*** Input rows
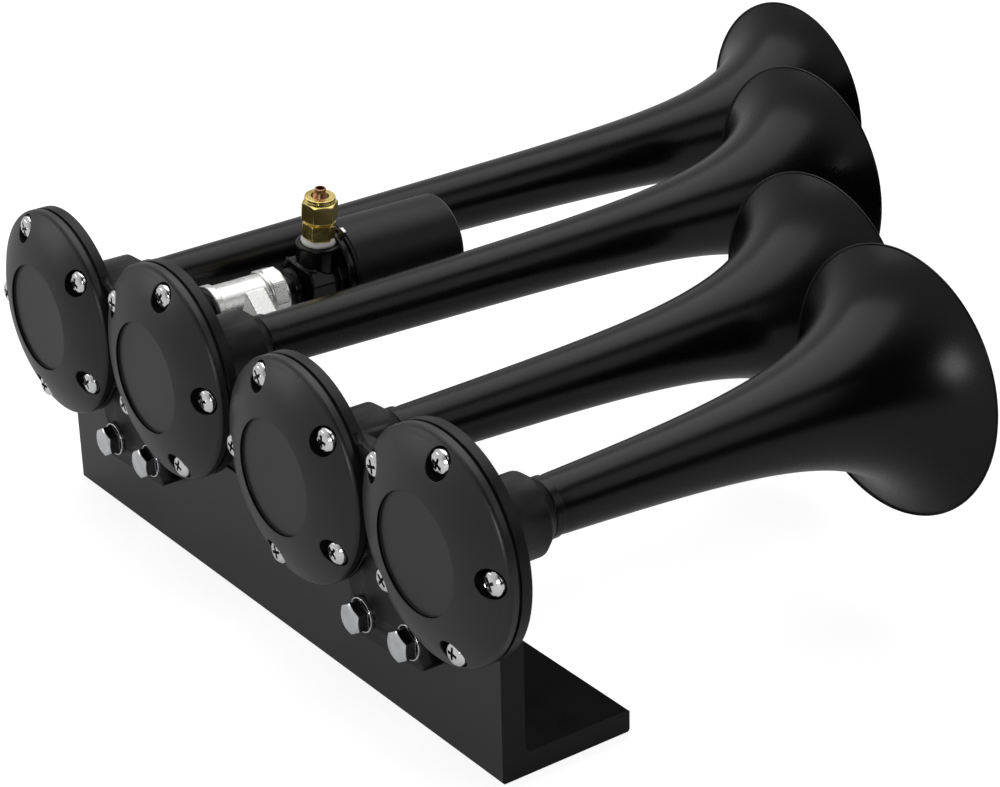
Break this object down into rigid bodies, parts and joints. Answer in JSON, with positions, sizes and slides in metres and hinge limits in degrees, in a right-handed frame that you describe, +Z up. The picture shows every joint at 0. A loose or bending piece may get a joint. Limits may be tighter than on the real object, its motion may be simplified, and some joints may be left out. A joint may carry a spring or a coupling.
{
  "type": "car air horn",
  "caption": "Car air horn: black flared trumpets of stepped lengths on twin diaphragm housings, bolted to a steel angle bracket, with a solenoid air valve and a brass inlet.",
  "frame": {"origin": "middle of the bracket flange's underside", "axes": "+X along the bracket from the longest trumpet to the shortest, +Y from the front covers to the bells, +Z up"},
  "size_m": [0.4162, 0.4525, 0.1589],
  "materials": {
    "bracket_paint": "satin black",
    "housing_paint": "satin black",
    "cover_plastic": "satin black",
    "trumpet_plastic": "satin black, smooth",
    "diaphragm_steel": "rolled",
    "gasket_rubber": "matte",
    "bright_screws": "bright",
    "bright_bolts": "bright zinc",
    "plated_tee": "bright nickel",
    "valve_paint": "semi-gloss black",
    "coil_plastic": "satin black",
    "coil_steel": "plain",
    "fitting_brass": "turned",
    "insert_copper": "reddish, dull",
    "thread_tape": "white tape",
    "pipe_paint": "black"
  },
  "bodies": {
    "root": {"bracket": "bracket_paint", "twin_housing_left": "housing_paint", "twin_housing_right": "housing_paint", "front_cover_1": "cover_plastic", "front_cover_2": "cover_plastic", "front_cover_3": "cover_plastic", "front_cover_4": "cover_plastic", "trumpet_1": "trumpet_plastic", "trumpet_2": "trumpet_plastic", "trumpet_3": "trumpet_plastic", "trumpet_4": "trumpet_plastic", "diaphragm_1": "diaphragm_steel", "diaphragm_2": "diaphragm_steel", "diaphragm_3": "diaphragm_steel", "diaphragm_4": "diaphragm_steel", "gasket_1": "gasket_rubber", "gasket_2": "gasket_rubber", "gasket_3": "gasket_rubber", "gasket_4": "gasket_rubber", "cover_screws": "bright_screws", "lug_bolts": "bright_bolts", "lug_nuts": "bright_bolts", "lug_washers": "bright_bolts", "back_washers": "bright_bolts", "inlet_tee": "plated_tee", "inlet_nipple": "plated_tee", "valve_nipple": "plated_tee", "valve_body": "valve_paint", "coil_nut": "valve_paint", "coil_housing": "coil_plastic", "coil_plate": "coil_steel", "armature_tube": "coil_steel", "plunger": "coil_steel", "return_spring": "coil_steel", "fitting_body": "fitting_brass", "fitting_nut": "fitting_brass", "fitting_ferrule": "fitting_brass", "port_elbow": "fitting_brass", "pipe_nut_left": "fitting_brass", "pipe_nut_right": "fitting_brass", "tube_insert": "insert_copper", "thread_tape": "thread_tape", "cross_pipe": "pipe_paint"}
  },
  "joints": []
}
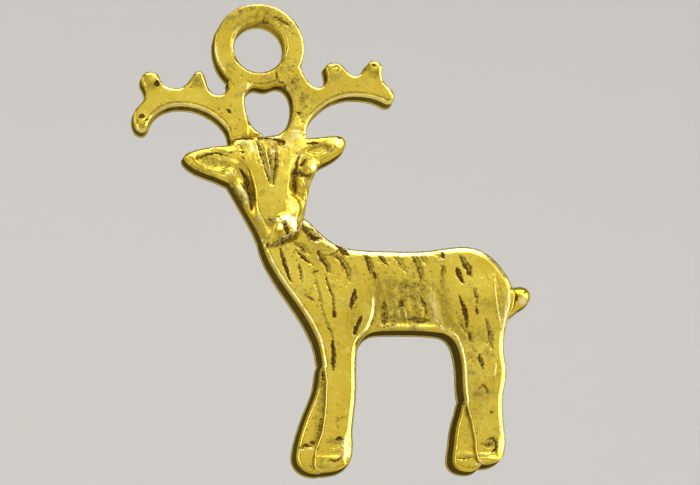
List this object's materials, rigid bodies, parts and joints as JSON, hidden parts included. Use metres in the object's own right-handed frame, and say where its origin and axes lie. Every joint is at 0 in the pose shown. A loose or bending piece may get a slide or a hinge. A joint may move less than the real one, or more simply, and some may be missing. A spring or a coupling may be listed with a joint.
{
  "type": "reindeer charm",
  "caption": "Cast antique-gold reindeer charm: a flat-backed relief with the body in profile, the antlered head facing out, and a hanging ring above the head.",
  "frame": {"origin": "centre of the hole in the hanging ring, half way through the ring's thickness", "axes": "+Z from the hooves up to the ring, +X from the head towards the tail, +Y out of the flat back, so the relief faces -Y"},
  "size_m": [0.0255, 0.0032, 0.03],
  "materials": {
    "antique_gold": "bright antique gold plating with dark patina left in the grooves"
  },
  "bodies": {
    "root": {"hanging_ring": "antique_gold", "left_antler": "antique_gold", "right_antler": "antique_gold", "left_ear": "antique_gold", "right_ear": "antique_gold", "head": "antique_gold", "neck": "antique_gold", "shoulder": "antique_gold", "torso": "antique_gold", "haunch": "antique_gold", "tail": "antique_gold", "near_foreleg": "antique_gold", "far_foreleg": "antique_gold", "near_hindleg": "antique_gold", "far_hindleg": "antique_gold", "near_fore_hoof": "antique_gold", "far_fore_hoof": "antique_gold", "near_hind_hoof": "antique_gold", "far_hind_hoof": "antique_gold"}
  },
  "joints": []
}
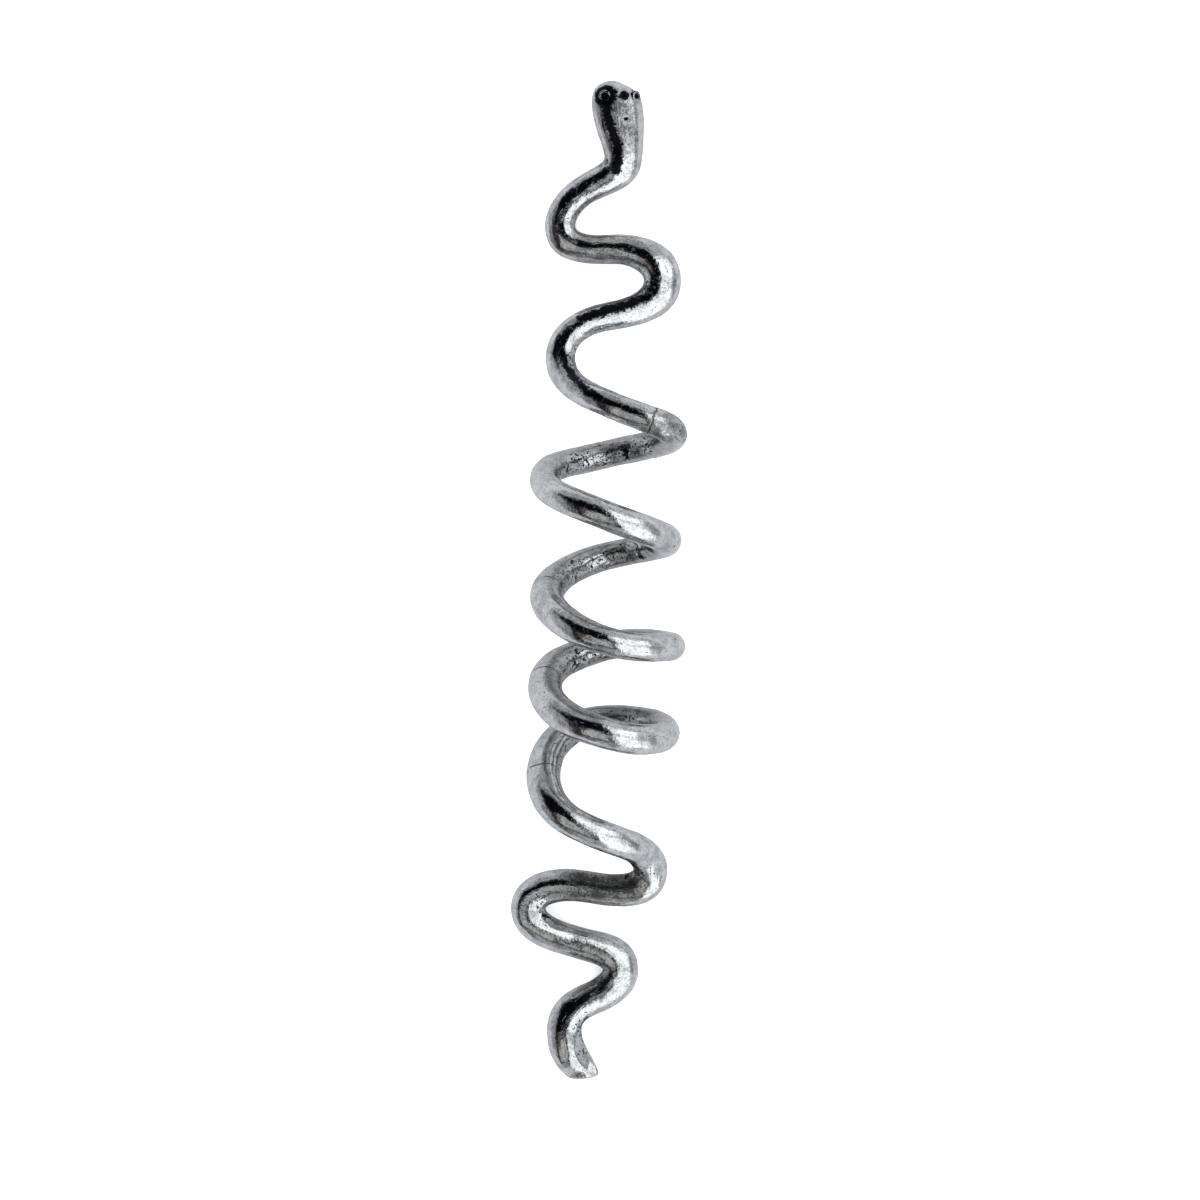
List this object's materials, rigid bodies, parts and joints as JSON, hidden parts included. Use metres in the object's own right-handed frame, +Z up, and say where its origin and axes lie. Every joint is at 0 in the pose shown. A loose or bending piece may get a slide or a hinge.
******
**The task**.
Repeat the material word for word, in full.

**The response**.
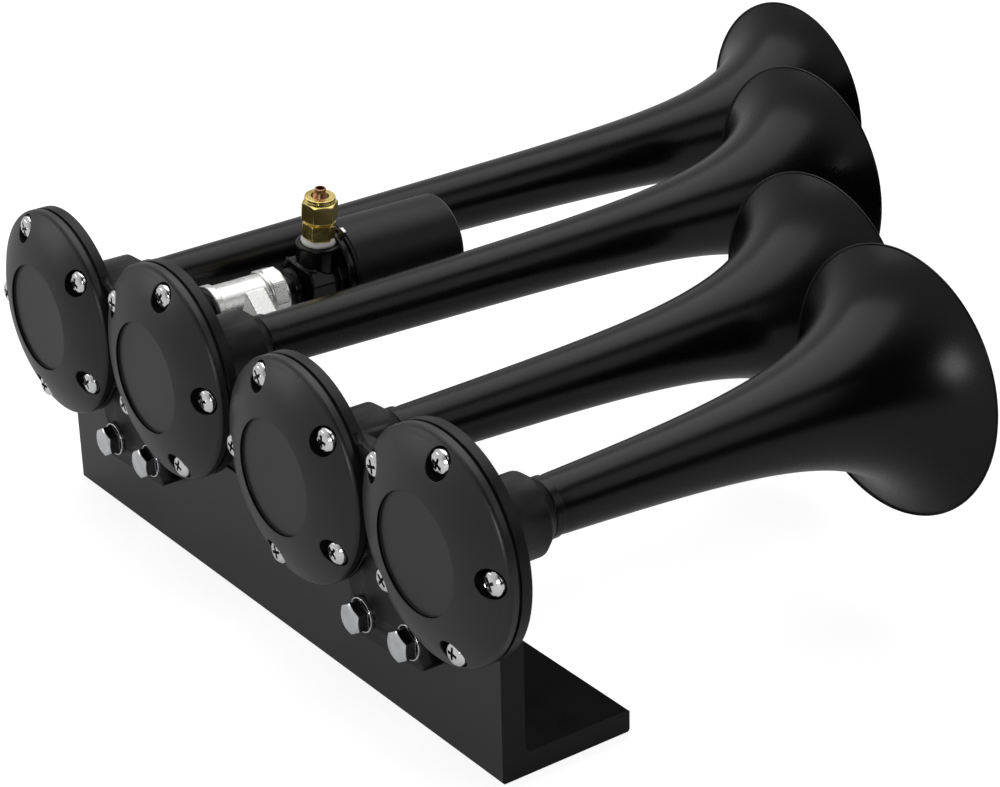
Break this object down into rigid bodies, parts and joints. Answer in JSON, with positions, sizes and slides in metres and hinge limits in degrees, in a right-handed frame that you describe, +Z up. The picture shows every joint at 0. A loose or bending piece may get a joint. Limits may be tighter than on the real object, its motion may be simplified, and some joints may be left out. A joint may carry a spring or a coupling.
{
  "type": "car air horn",
  "caption": "Car air horn: black flared trumpets of stepped lengths on twin diaphragm housings, bolted to a steel angle bracket, with a solenoid air valve and a brass inlet.",
  "frame": {"origin": "middle of the bracket flange's underside", "axes": "+X along the bracket from the longest trumpet to the shortest, +Y from the front covers to the bells, +Z up"},
  "size_m": [0.4162, 0.4525, 0.1589],
  "materials": {
    "bracket_paint": "satin black",
    "housing_paint": "satin black",
    "cover_plastic": "satin black",
    "trumpet_plastic": "satin black, smooth",
    "diaphragm_steel": "rolled",
    "gasket_rubber": "matte",
    "bright_screws": "bright",
    "bright_bolts": "bright zinc",
    "plated_tee": "bright nickel",
    "valve_paint": "semi-gloss black",
    "coil_plastic": "satin black",
    "coil_steel": "plain",
    "fitting_brass": "turned",
    "insert_copper": "reddish, dull",
    "thread_tape": "white tape",
    "pipe_paint": "black"
  },
  "bodies": {
    "root": {"bracket": "bracket_paint", "twin_housing_left": "housing_paint", "twin_housing_right": "housing_paint", "front_cover_1": "cover_plastic", "front_cover_2": "cover_plastic", "front_cover_3": "cover_plastic", "front_cover_4": "cover_plastic", "trumpet_1": "trumpet_plastic", "trumpet_2": "trumpet_plastic", "trumpet_3": "trumpet_plastic", "trumpet_4": "trumpet_plastic", "diaphragm_1": "diaphragm_steel", "diaphragm_2": "diaphragm_steel", "diaphragm_3": "diaphragm_steel", "diaphragm_4": "diaphragm_steel", "gasket_1": "gasket_rubber", "gasket_2": "gasket_rubber", "gasket_3": "gasket_rubber", "gasket_4": "gasket_rubber", "cover_screws": "bright_screws", "lug_bolts": "bright_bolts", "lug_nuts": "bright_bolts", "lug_washers": "bright_bolts", "back_washers": "bright_bolts", "inlet_tee": "plated_tee", "inlet_nipple": "plated_tee", "valve_nipple": "plated_tee", "valve_body": "valve_paint", "coil_nut": "valve_paint", "coil_housing": "coil_plastic", "coil_plate": "coil_steel", "armature_tube": "coil_steel", "plunger": "coil_steel", "return_spring": "coil_steel", "fitting_body": "fitting_brass", "fitting_nut": "fitting_brass", "fitting_ferrule": "fitting_brass", "port_elbow": "fitting_brass", "pipe_nut_left": "fitting_brass", "pipe_nut_right": "fitting_brass", "tube_insert": "insert_copper", "thread_tape": "thread_tape", "cross_pipe": "pipe_paint"}
  },
  "joints": []
}
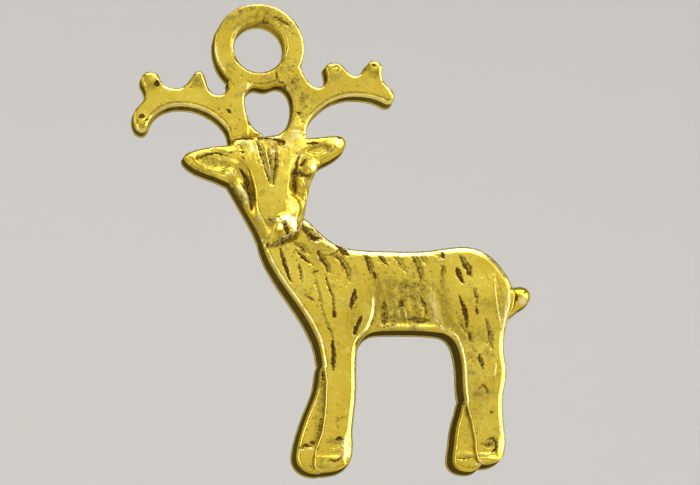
List this object's materials, rigid bodies, parts and joints as JSON, hidden parts included. Use metres in the object's own right-handed frame, and say where its origin and axes lie. Every joint is at 0 in the pose shown. A loose or bending piece may get a slide or a hinge. A joint may move less than the real one, or more simply, and some may be missing. A spring or a coupling may be listed with a joint.
{
  "type": "reindeer charm",
  "caption": "Cast antique-gold reindeer charm: a flat-backed relief with the body in profile, the antlered head facing out, and a hanging ring above the head.",
  "frame": {"origin": "centre of the hole in the hanging ring, half way through the ring's thickness", "axes": "+Z from the hooves up to the ring, +X from the head towards the tail, +Y out of the flat back, so the relief faces -Y"},
  "size_m": [0.0255, 0.0032, 0.03],
  "materials": {
    "antique_gold": "bright antique gold plating with dark patina left in the grooves"
  },
  "bodies": {
    "root": {"hanging_ring": "antique_gold", "left_antler": "antique_gold", "right_antler": "antique_gold", "left_ear": "antique_gold", "right_ear": "antique_gold", "head": "antique_gold", "neck": "antique_gold", "shoulder": "antique_gold", "torso": "antique_gold", "haunch": "antique_gold", "tail": "antique_gold", "near_foreleg": "antique_gold", "far_foreleg": "antique_gold", "near_hindleg": "antique_gold", "far_hindleg": "antique_gold", "near_fore_hoof": "antique_gold", "far_fore_hoof": "antique_gold", "near_hind_hoof": "antique_gold", "far_hind_hoof": "antique_gold"}
  },
  "joints": []
}
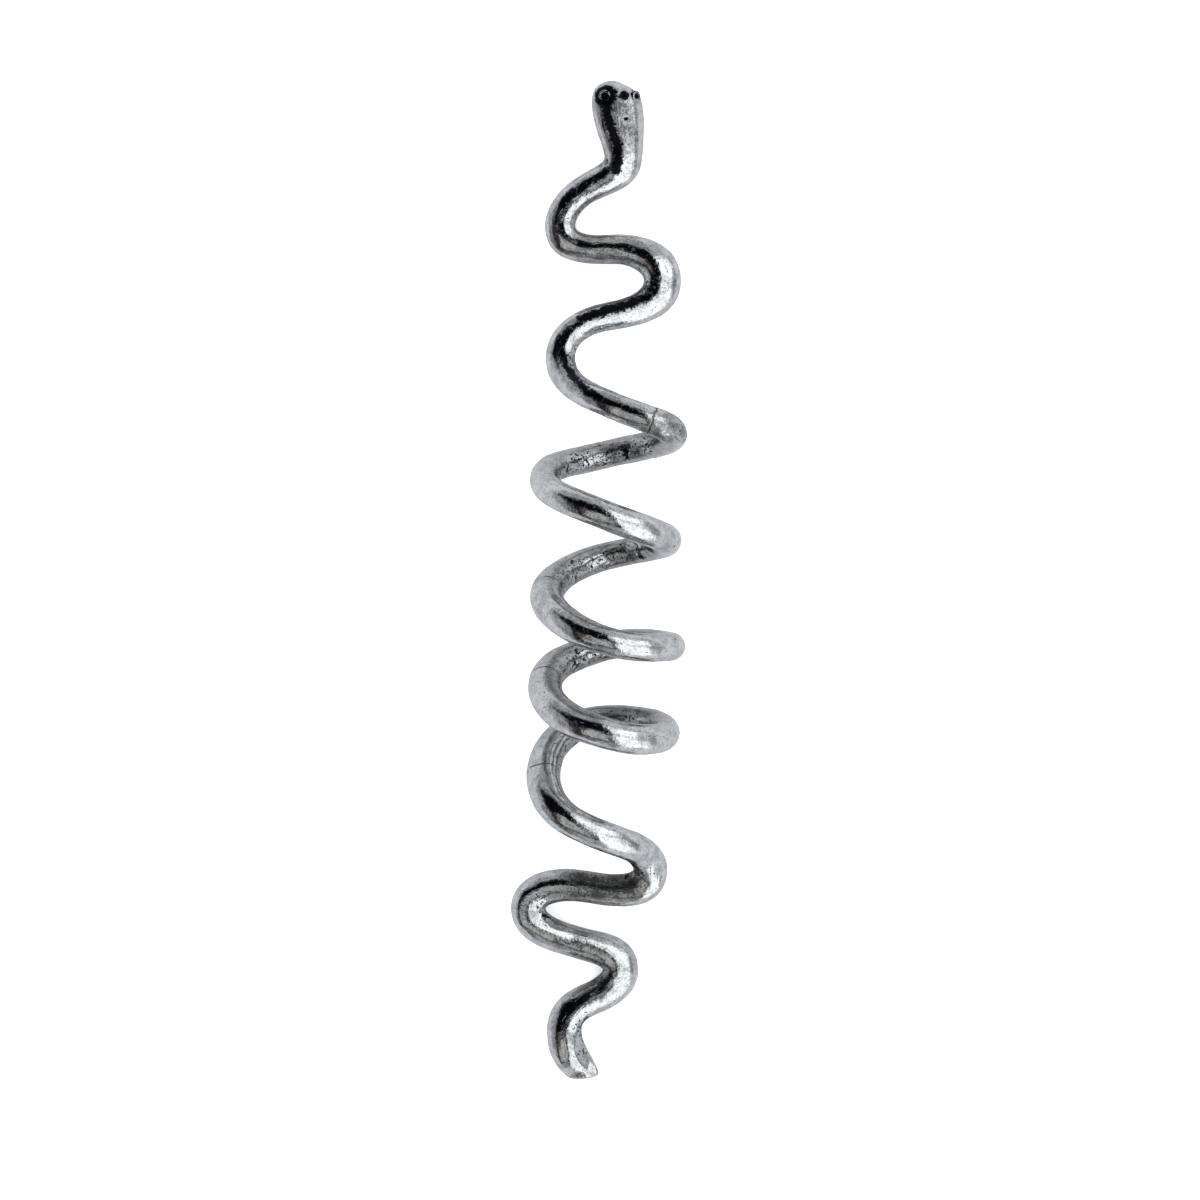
List this object's materials, rigid bodies, parts and joints as JSON, hidden parts included. Use metres in the object's own right-handed frame, +Z up, and say where its origin and axes lie. Every joint is at 0 in the pose shown. A loose or bending piece may get a slide or a hinge.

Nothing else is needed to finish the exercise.